Currently, there is a way to get HTML (HTTP Request Node) but no way to scrape data from it (XPath, css selectors, etc…)
This node will allow to extract data from HTML in a structured maneer.
Node would be be designed as following:
Input:
String or File (let the user select the source type in the node configuration)
We leave the HTTP request things to the HTTP Request node.
Options:
The users enters combos of XPath + value to extract
example (google, mobile version):
name: google_result_link
xpath: //a[contains(@href, “/url?”) and ./div]
value: @href
There would be multiple XPath in the node
Output:
Resulting values from XPaths would be combined in a list of items.

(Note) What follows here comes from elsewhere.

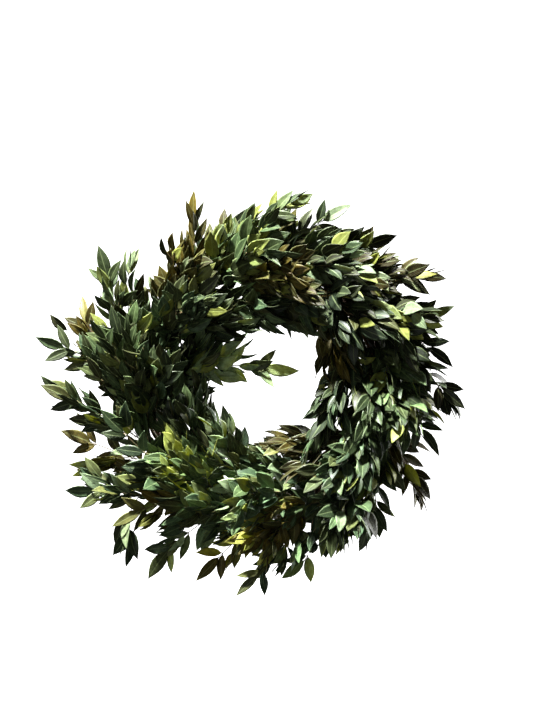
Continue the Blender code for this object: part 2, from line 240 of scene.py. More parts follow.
# Undersides: how far those of olive leaves and of others turn brown, and how much brighter they are
OLIVE_BACK = 0.65
GREEN_BACK = 0.22
BACK_MIX = (0.3, 1)
BACK_GAIN = 1.1

# Light that shines through a leaf: the most, and how it grows with the red in the leaf's colour
MOST_GLOW = 0.35
GLOW = 1.8
GLOW_POWER = 1.5

# How pale or dark sprays are for their tone: partly their own tone, partly painted light and shade, which
# darkens sprays at the upper right and lightens those at the bottom
SPRAY_TONE_AND_PAINTED_LIGHT = {"hole_spray": 1.5} | by_node(
    front={1: 0.72, 2: 0.46, 3: 0.3, 4: 1.15, 5: 1.25, 6: 2.35, 7: 1.85, 8: 1.2, 9: 0.6, 10: 0.76},
    middle={1: 0.88, 2: 0.42, 3: 0.66, 4: 1.42, 5: 2.5, 6: 1.75},
    inner={3: 0.95, 4: 0.8, 5: 0.5, 6: 1.7, 7: 1.4, 8: 1.15},
    outer={
        2: 0.6, 3: 0.62, 4: 0.75, 5: 0.42, 6: 0.32, 7: 0.3, 8: 0.3, 9: 0.45, 10: 1.15, 12: 1.2,
        13: 1.15, 14: 1.5, 15: 1.9, 16: 2.4, 17: 2.2, 18: 1.4, 19: 1.2, 20: 1.2, 21: 1.15, 24: 0.6,
    },
)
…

For example, let’s say we had a “google_result_link” and “google_result_description”.
We would get two arrays:
descriptions
[
"jardiland: un magasin de choix pour vos besoins de plantes",
"le monde des plantes - trouvez la plante de vos rêves !",
"la main verte est une boutique spécialisée dans la vente en ligne de plantes grasses..."
]
and
links
[
"hxxps://jardiland.com",
"hxxps://lemondedesplantes.fr",
"hxxps://lamainverte.fr"
]
The resulting items would be:
var items = [
{
"google_result_description": "jardiland: un magasin de choix pour vos besoins de plantes",
"google_result_link": "hxxps://jardiland.com"
},
...
]
Note that this feature request is heavily inspired from huginn’s “Website Scraper” node.